### SUPPLIED MATERIAL
··········

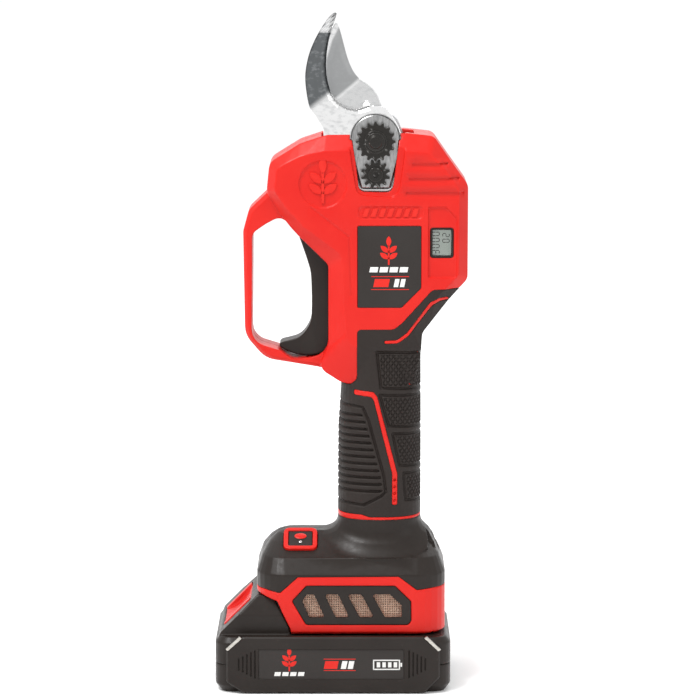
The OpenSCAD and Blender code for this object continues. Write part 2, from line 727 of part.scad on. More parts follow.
module lock_screw() {
    color([0.12, 0.12, 0.12])
        difference() {
            union() {
                pin_y(pivot_x, lock_z, hook_back, nut_back + 3, 4);
                pin_y(pivot_x, lock_z, nut_back + 3, nut_back + 4.8, 7);
            }
            translate([pivot_x, -nut_back - 3.4, lock_z])
                rotate([90, 0, 0])
                    cylinder(h = 3, d = 3.4, $fn = 6);
        }
}

/* Drive */
module head_frame() {
    color([0.6, 0.61, 0.62])
        difference() {
            union() {
                plate(rounded(FRAME), -frame_back, frame_front);
                for (s = HOOK_SCREWS)
                    pin_y(s.x, s.y, frame_front, hook_back, 7);
                pin_z(pivot_x, 0, 228, 244, 22);
                pin_z(pivot_x, 0, stage_high + 0.2, 228, 31);
            }
            pin_y(pivot_x, pivot_z, -20, 30, bolt_d);
            for (s = HOOK_SCREWS)
                pin_y(s.x, s.y, 0, 30, 4);
            pin_z(pivot_x, 0, 220, 250, 9);
            pin_z(pivot_x, 0, 231, 250, 16);
            block([9.6, -12, 244], [24.4, 7.2, 257]);
        }
}
module drive_pinion() {
    color([0.5, 0.5, 0.5]) {
        translate([pivot_x, 0, pinion_z - crown_face / 2 - 0.4])
            linear_extrude(crown_face + 0.8)
                rotate(90)
                    polygon(gear(pinion_teeth, 1, 0.7, 0.95, 0.16, 0));
        pin_z(pivot_x, 0, stage_high - 3, pinion_z - crown_face / 2 - 0.4, 6);
        pin_z(pivot_x, 0, 238.2, 246, 8);
    }
}
module pinion_bearing() {
    color("silver")
        difference() {
            pin_z(pivot_x, 0, 232, 238, 16);
            pin_z(pivot_x, 0, 231, 239, 6.1);
        }
}
module planet_carrier() {
    color([0.55, 0.55, 0.56])
        difference() {
            union() {
                pin_z(pivot_x, 0, stage_high - 3.2, stage_high - 0.4, 23.4);
                for (a = [0 : 120 : 240])
                    translate([pivot_x, 0, 0])
                        rotate([0, 0, a])
                            pin_z(planet_r, 0, stage_low + 1.8, stage_high - 3, 3);
            }
            pin_z(pivot_x, 0, 200, 240, 6);
        }
}
module planet_gear(k) {
    color([0.5, 0.5, 0.52])
        translate([pivot_x, 0, stage_low + 2])
            rotate([0, 0, 120 * k])
                translate([planet_r, 0, 0])
                    difference() {
                        linear_extrude(10)
                            polygon(gear(planet_teeth, planet_module, 0.68, 1.1, 0.07, 15));
                        translate([0, 0, -1])
                            cylinder(h = 20, d = 3.1);
                    }
}
module planet_gear_1() {
    planet_gear(0);
}
module planet_gear_2() {
    planet_gear(1);
}
module planet_gear_3() {
    planet_gear(2);
}
module ring_gear() {
    color([0.4, 0.4, 0.42])
        translate([pivot_x, 0, stage_low])
            difference() {
                cylinder(h = stage_high + 0.2 - stage_low, d = 31);
                translate([0, 0, 1.6])
                    linear_extrude(12.4)
                        polygon(gear(ring_teeth, planet_module, 1.1, 0.68, -0.07, 5));
                translate([0, 0, 13])
                    cylinder(h = 20, d = 28);
                translate([0, 0, -1])
                    cylinder(h = 20, d = 14);
            }
}
module rotor_shaft() {
    color("silver") {
        translate([pivot_x, 0, stage_low + 2])
            linear_extrude(10)
                polygon(gear(sun_teeth, planet_module, 0.68, 1.1, 0.07, 0));
        pin_z(pivot_x, 0, motor_low - 4, stage_low + 2, 4);
    }
}
module rotor_magnets() {
    color([0.25, 0.25, 0.27])
        difference() {
            pin_z(pivot_x, 0, motor_low + 6, motor_high - 8, 13);
            pin_z(pivot_x, 0, motor_low, motor_high, 4);
        }
}
module stator() {
    color([0.72, 0.4, 0.2])
        difference() {
            pin_z(pivot_x, 0, motor_low + 4, motor_high - 6, motor_d - 2.5);
            pin_z(pivot_x, 0, motor_low, motor_high, 14);
            for (a = [0 : 60 : 300])
                translate([pivot_x, 0, motor_low])
                    rotate([0, 0, a])
                        translate([6, -1, 0])
                            cube([5, 2, 60]);
        }
}
module motor_can() {
    color([0.35, 0.36, 0.38])
        difference() {
            pin_z(pivot_x, 0, motor_low + 3, stage_low, motor_d);
            pin_z(pivot_x, 0, motor_low, motor_high - 4, motor_d - 2.4);
            pin_z(pivot_x, 0, motor_low, 220, 5);
            pin_z(pivot_x, 0, motor_high + 2, 220, 12);
        }
}
module motor_cap() {
    color([0.2, 0.2, 0.2])
        difference() {
            union() {
                pin_z(pivot_x, 0, motor_low, motor_low + 3, motor_d);
                pin_z(pivot_x, 0, motor_low - 3, motor_low, motor_d - 2.4);
            }
            pin_z(pivot_x, 0, motor_low - 5, motor_low + 5, 4.1);
        }
}
module control_board() {
    color("darkgreen") {
        block([4, 4, 98], [34, 5.6, 150]);
        for (k = [0 : 2])
            block([7 + 9 * k, -1, 128], [13 + 9 * k, 4, 136]);
        pin_z(12, -2.4, 102, 118, 12);
        pin_z(27, -2.4, 102, 118, 12);
    }
}
module wiring() {
    color([0.6, 0.1, 0.1]) {
        for (k = [-1 : 1])
            tube(path([[pivot_x + 7 * k, -1.4, 138], [pivot_x + 7.6 * k, -3, 144],
                [pivot_x + 8 * k, -6, 149], [pivot_x + 7 * k, -6, 153.6]]), 1.1, 8);
        for (k = [-1, 1])
            tube(path([[27.4 + 1.8 * k, 1, 97], [28.2 + 1.8 * k, -3, 88], [29.4 + 1.8 * k, -6, 76],
                [31.6 + 2 * k, -5 + 2 * k, 64], [36, 4 * k, 56], [36.6, 4 * k, 52.5]]), 1.1, 8);
    }
}
module terminal_block() {
    color([0.1, 0.1, 0.1]) {
        block([34, -13, 34], [44, 13, 52]);
        for (y = [-9, -4, 4, 9])
            block([19, y - 0.4, 34.6], [34, y + 0.4, 37.4]);
    }
}

/* Battery pack */
pack_left = -62.5;
pack_right = pack_left + pack_length;
case_half = pack_depth / 2 - 2;
seam_z = 14.4;
// Pack case without its wedge, shrunk by d, between two heights
module pack_body(d, low, high) {
    half = case_half - d;
    left = pack_left + d;
    right = pack_right - d;
    intersection() {
        loft([box_ring([d, left + 3, right - 3, half - 3, 5], 0),
            box_ring([4, left, right, half, 8 - d], 0),
            box_ring([pack_deck - 3 - d, left, right, half, 8 - d], 0),
            box_ring([pack_deck - d, left + 2.4, right - 2.4, half - 2.4, 5.6], 0)]);
        block([-90, -60, low], [90, 60, high]);
    }
}
// Wedge at the trigger end, shrunk by d, with a chamfer along each top edge
module wedge(d) {
    low = 29.4 - d;
    high = 24 - 1.1 * d;
    intersection() {
        plate(shrunk(WEDGE, d), -low, low);
        rotate([0, -90, 0])
            translate([0, 0, -90])
                linear_extrude(180)
                    polygon([[seam_z, -low], [38, -low], [49, -high], [49, high], [38, low],
                        [seam_z, low]]);
    }
}
module pack_upper_case() {
    color([0.13, 0.13, 0.13])
        difference() {
            union() {
                difference() {
                    union() {
                        pack_body(0, seam_z, 40);
                        wedge(0);
                    }
                    pack_body(2, 0, 40);
                }
                // rail with its two flanges
                block([-24, -14.4, pack_deck - 2], [32, 14.4, 34]);
                block([-24, -19, 33.6], [32, 19, 38]);
            }
            wedge(2.3);
            for (y = [-9, -4, 4, 9])
                block([18, y - 1, 24], [33, y + 1, 39]);
            block([-20, -16, 25], [16, 16, 36]);
            slope_place()
                translate([-9.5, -19, -6])
                    cube([19, 38, 12]);
        }
}
module pack_lower_case() {
    color([0.12, 0.12, 0.12])
        difference() {
            pack_body(0, 0, seam_z);
            pack_body(2, 0, 40);
            for (s = PACK_SCREWS)
                pin_z(s.x, s.y, -1, 8, 3.2);
        }
}
module pack_side_plates() {
    color([0.14, 0.14, 0.14])
        for (rear = [false, true])
            front_or_rear(rear)
                difference() {
                    loft([at_y(rounded(SIDE_PLATE), -case_half),
                        at_y(rounded(SIDE_PLATE), 0.8 - pack_depth / 2),
                        at_y(shrunk(SIDE_PLATE, 0.8), -pack_depth / 2)]);
                    plate(rounded([[-41, 7.4, 0.6], [31.4, 7.4, 0.6], [31.4, 22.8, 0.6], [-41, 22.8, 0.6]]),
                        pack_depth / 2 - 0.5, 50);
                    bars(50);
                    for (k = [0 : 4])
                        for (x = [-43 - 2 * k, 33.4 + 2 * k])
                            block([x, -50, 8 + k], [x + 0.7, 0.6 - pack_depth / 2, 22.4 - k]);
                }
}
module bars(front) {
    plate(BAR_LEFT, pack_depth / 2 - 1.4, front);
    plate(BAR_RIGHT, pack_depth / 2 - 1.4, front);
}
module pack_bars() {
    color([0.75, 0.75, 0.74])
        for (rear = [false, true])
            front_or_rear(rear)
                bars(pack_depth / 2 + 0.3);
}
module pack_cells() {
    color([0.2, 0.35, 0.6])
        for (k = [0 : 4])
            pin_y(-41 + 18.6 * k, 12, -31.4, 31.4, 18.2);
}
module nickel_strips() {
    color("silver")
        for (side = [-1, 1])
            for (k = side > 0 ? [0, 2] : [1, 3])
                block([-46 + 18.6 * k, side * 31.55 - 0.15, 9], [-17.4 + 18.6 * k, side * 31.55 + 0.15, 15]);
}
module pack_board() {
    color("darkgreen") {
        block([-16, -24, 22.4], [44, 24, 23.8]);
        for (y = [-9, -4, 4, 9])
            for (side = [-1, 1])
                block([20, y + side * 0.75 - 0.15, 23.8], [28, y + side * 0.75 + 0.15, 36]);
    }
}
module slope_place() {
    translate([-52.4, 0, 37.4])
        rotate([0, -45.4, 0])
            children();
}
module release_button() {
    color("red")
        slope_place()
            difference() {
                translate([-9.1, -18.6, -5])
                    cube([18.2, 37.2, 5]);
                translate([0.5, 0, 18.4])
                    rotate([90, 0, 0])
                        cylinder(h = 28, d = 42, center = true);
            }
}
module release_spring() {
    color("silver")
        for (y = [-11, 11])
            slope_place()
                tube([for (k = [0 : 36])
                    [2 * cos(30 * k), y + 2 * sin(30 * k), -5.4 - 0.13 * k]], 0.3, 6, [0, 0, 1]);
}
module pack_screws() {
    color("silver")
        for (s = PACK_SCREWS)
            pin_z(s.x, s.y, 2, 10, 3);
}

shell_front();
shell_rear();
grip_front();
grip_rear();
foot_cover_front();
foot_cover_rear();
vent_grille_front();
vent_grille_rear();
vent_mesh();
name_plate();
display_bezel();
display_window();
lcd_panel();
display_board();
trigger();
trigger_pin();
trigger_spring();
trigger_switch();
power_frame();
power_button();
power_board();
hook_blade();
hook_screws();
cutting_blade();
sector_gear();
gear_rivets();
pivot_bushing();
thrust_washer();
pivot_bolt();
toothed_nut();
retainer_plate();
lock_gear();
lock_screw();
head_frame();
drive_pinion();
pinion_bearing();
planet_carrier();
planet_gear_1();
planet_gear_2();
planet_gear_3();
ring_gear();
rotor_shaft();
rotor_magnets();
stator();
motor_can();
motor_cap();
control_board();
wiring();
terminal_block();
housing_screws();
pack_upper_case();
pack_lower_case();
pack_side_plates();
pack_cells();
nickel_strips();
pack_board();
pack_bars();
release_button();
release_spring();
pack_screws();
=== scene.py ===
"""Looks of a battery electric pruner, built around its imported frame. Outlines are in millimetres."""

import json
from math import cos, hypot, pi, radians, sin

import bmesh
import bpy
import numpy as np
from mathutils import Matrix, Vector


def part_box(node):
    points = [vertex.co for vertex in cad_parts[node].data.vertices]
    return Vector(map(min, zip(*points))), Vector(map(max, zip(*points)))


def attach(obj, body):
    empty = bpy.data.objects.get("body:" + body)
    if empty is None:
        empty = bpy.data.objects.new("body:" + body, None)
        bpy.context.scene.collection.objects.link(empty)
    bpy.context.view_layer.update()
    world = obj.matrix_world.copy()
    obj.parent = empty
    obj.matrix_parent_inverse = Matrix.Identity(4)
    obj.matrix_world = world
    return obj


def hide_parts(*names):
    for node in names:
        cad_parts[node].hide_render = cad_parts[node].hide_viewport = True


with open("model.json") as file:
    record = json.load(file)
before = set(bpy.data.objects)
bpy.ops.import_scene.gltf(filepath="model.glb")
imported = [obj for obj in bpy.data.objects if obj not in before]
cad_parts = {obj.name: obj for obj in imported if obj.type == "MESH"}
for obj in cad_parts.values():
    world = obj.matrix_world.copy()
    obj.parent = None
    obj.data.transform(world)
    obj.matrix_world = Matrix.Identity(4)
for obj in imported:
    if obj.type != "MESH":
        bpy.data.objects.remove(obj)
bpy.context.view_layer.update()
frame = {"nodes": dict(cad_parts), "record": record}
MM = 0.001
SLOT = {part["node"]: part["material_slot"] for part in frame["record"]["subparts"]}
BODY = {node: body for body, nodes in frame["record"]["behaviour"]["bodies"].items()
        for node in nodes}


# ---------------------------------------------------------------- outline arithmetic
def box_mm(node):
    low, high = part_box(node)
    return low / MM, high / MM


def inside(outline, x, z):
    """Which points lie inside a closed outline."""
    found = np.zeros(len(x), bool)
    for (ax, az), (bx, bz) in zip(outline, outline[1:] + outline[:1]):
        if az != bz:
            found ^= ((az > z) != (bz > z)) & (x < (bx - ax) * (z - az) / (bz - az) + ax)
    return found


def distance(outline, x, z, closed=True):
    """Distance of each point to a polyline."""
    nearest = np.full(len(x), 1e9)
    for (ax, az), (bx, bz) in zip(outline, outline[1:] + (outline[:1] if closed else [])):
        ux, uz = bx - ax, bz - az
        along = np.clip(((x - ax) * ux + (z - az) * uz) / (ux * ux + uz * uz), 0, 1)
        nearest = np.minimum(nearest, np.hypot(x - ax - along * ux, z - az - along * uz))
    return nearest


def ease(t):
    """Smooth step from 0 to 1."""
    t = np.clip(t, 0, 1)
    return t * t * (3 - 2 * t)


def fade(value, start, length):
    """0 up to start, rising smoothly to 1 over a length."""
    return ease((value - start) / length)


def dip(gap, half_width):
    """1 on a line, falling smoothly to 0 at half_width from it."""
    return ease(1 - np.abs(gap) / half_width)


# ---------------------------------------------------------------- mesh work
WELD = 0.002 * MM
CRISP = radians(35)


def link(name, mesh):
    piece = bpy.data.objects.new(name, mesh)
    bpy.context.scene.collection.objects.link(piece)
    return piece


def settle(piece):
    """Applies the piece's modifiers to its mesh."""
    bpy.context.view_layer.update()
    graph = bpy.context.evaluated_depsgraph_get()
    mesh = bpy.data.meshes.new_from_object(piece.evaluated_get(graph))
    piece.modifiers.clear()
    piece.data = mesh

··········

### EXERCISE GOAL
Search the listing for the string "Identity". Copy each line where it turns up.

### SOLUTION TO THIS PROBLEM
    obj.matrix_parent_inverse = Matrix.Identity(4)
    obj.matrix_world = Matrix.Identity(4)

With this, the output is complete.